Alex Kacaniklic strzelił bramkę dla Liverpoolu i McAuley wierzy, że jego piłkarze mogą wrócić do stawki we wtorkowym rewanżu na Anfield.
- Drugi mecz odbędzie się na Anfield - powiedział trener. - Jeżeli szybko strzelimy bramkę to znów będziemy mieć szanse.
- To kolejna okazja dla chłopców, aby zaprezentować się z dobrej strony i być może odnieść lepszy rezultat.
- Chociaż na tablicy wyników widnieje 4:1 nie możemy się poddawać, bo jeśli dobrze zaczniemy grę, kto wie?
McAuley nie zapomniał o przyznaniu zasługi Arsenalowi, ale pochwalił również nastawienie swoich podopiecznych.

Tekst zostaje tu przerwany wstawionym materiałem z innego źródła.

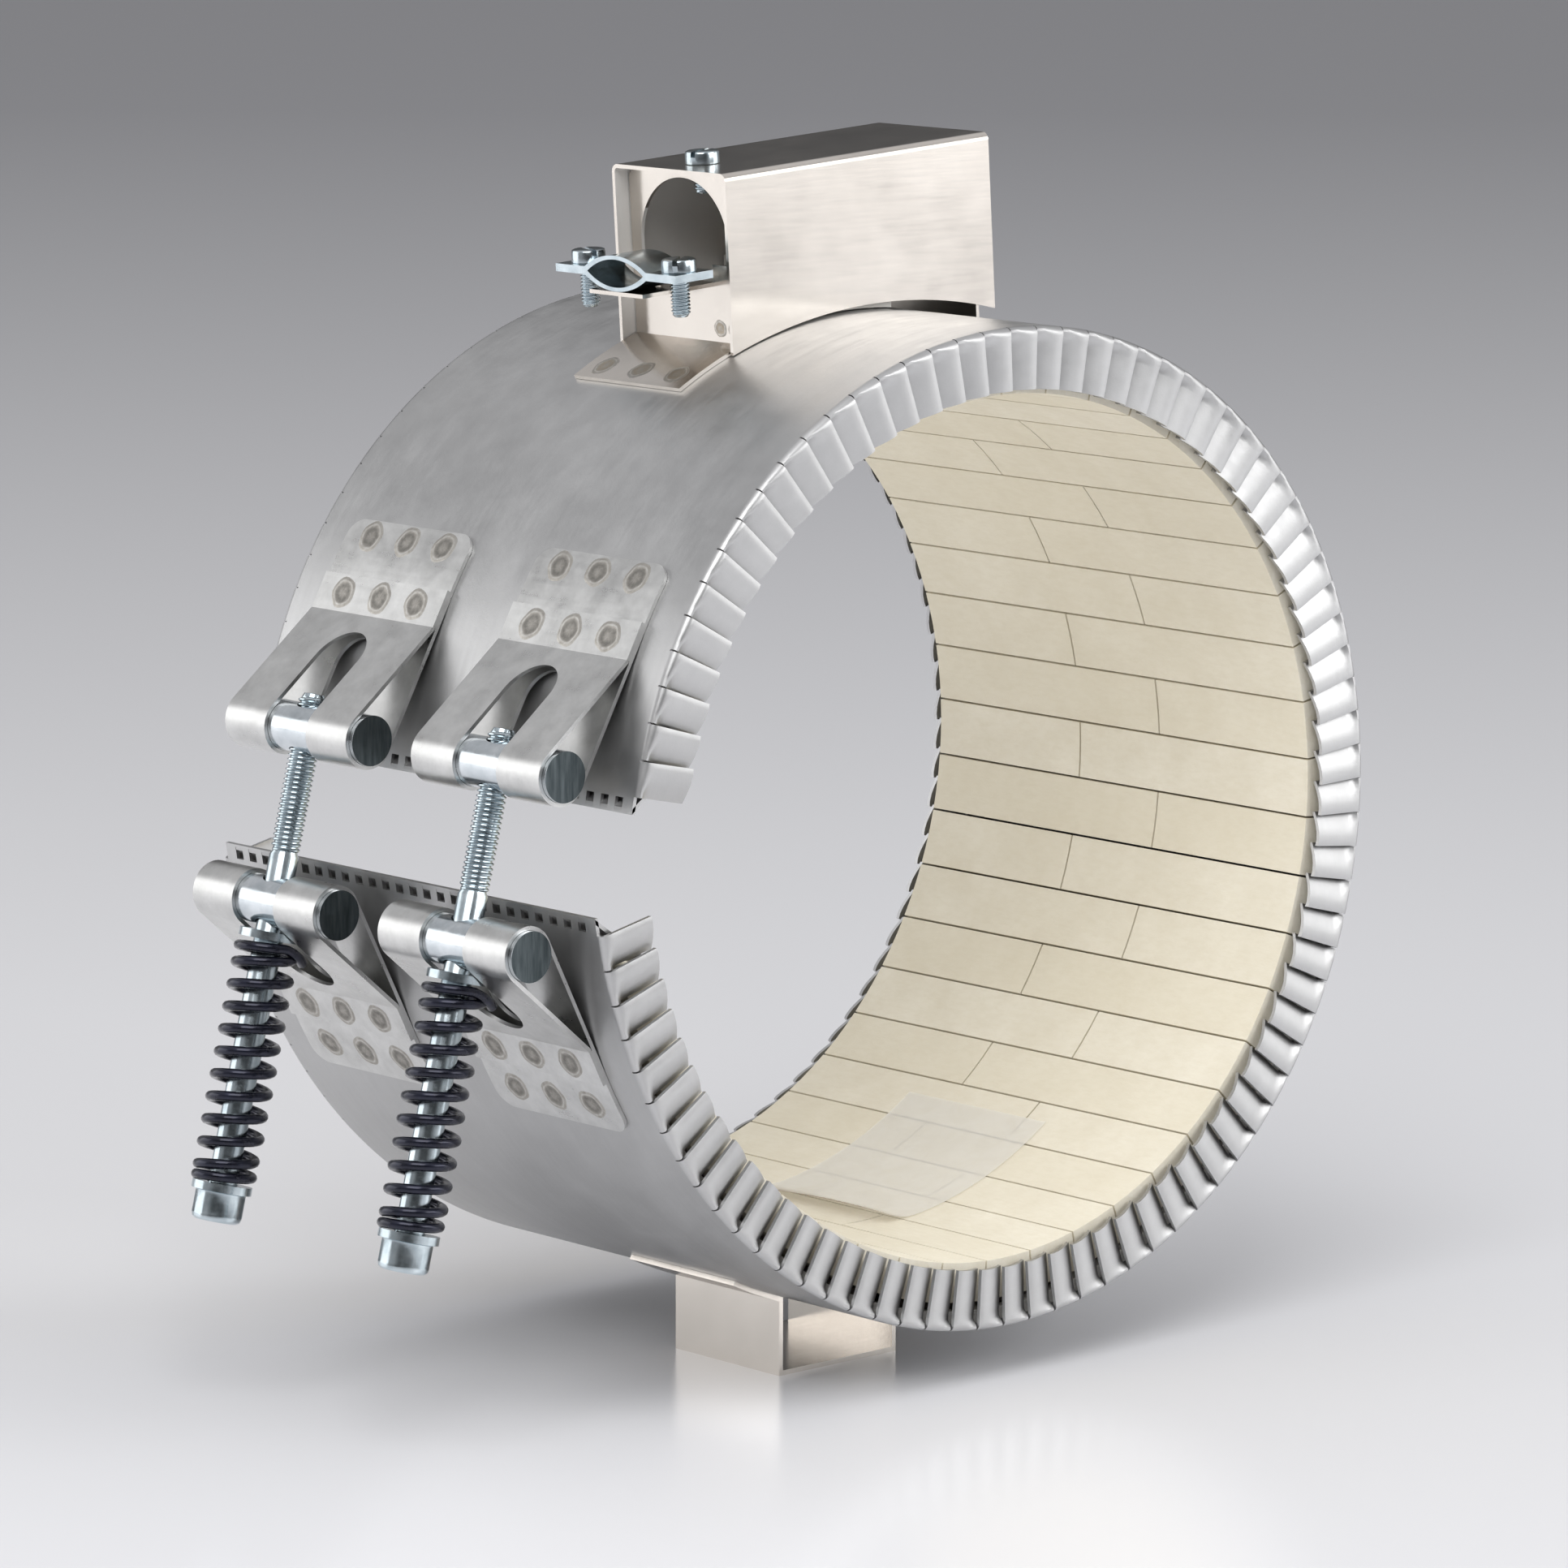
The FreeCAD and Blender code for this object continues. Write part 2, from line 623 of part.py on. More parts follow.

- Uznanie dla Arsenalu, to dobry zespół, który bardzo dobrze rozgrywa piłkę - powiedział McAuley. - Myślę, że w pierwszej połowie dobrze ich zatrzymywaliśmy.
- W drugiej odsłonie zostawiliśmy im zbyt dużą przestrzeń i ich piłkarze potrafili to wykorzystać.
- Nastawienie i praca były fantastyczne ze strony wszystkich chłopców. Pracowali bardzo ciężko - dodał.
- Mamy zawodników, którzy mogą pomóc odwrócić losy i strzelać bramki.
- We wtorek musimy się tego trzymać i wierzymy, że możemy dobrze zacząć i wyprowadzić Arsenal z równowagi.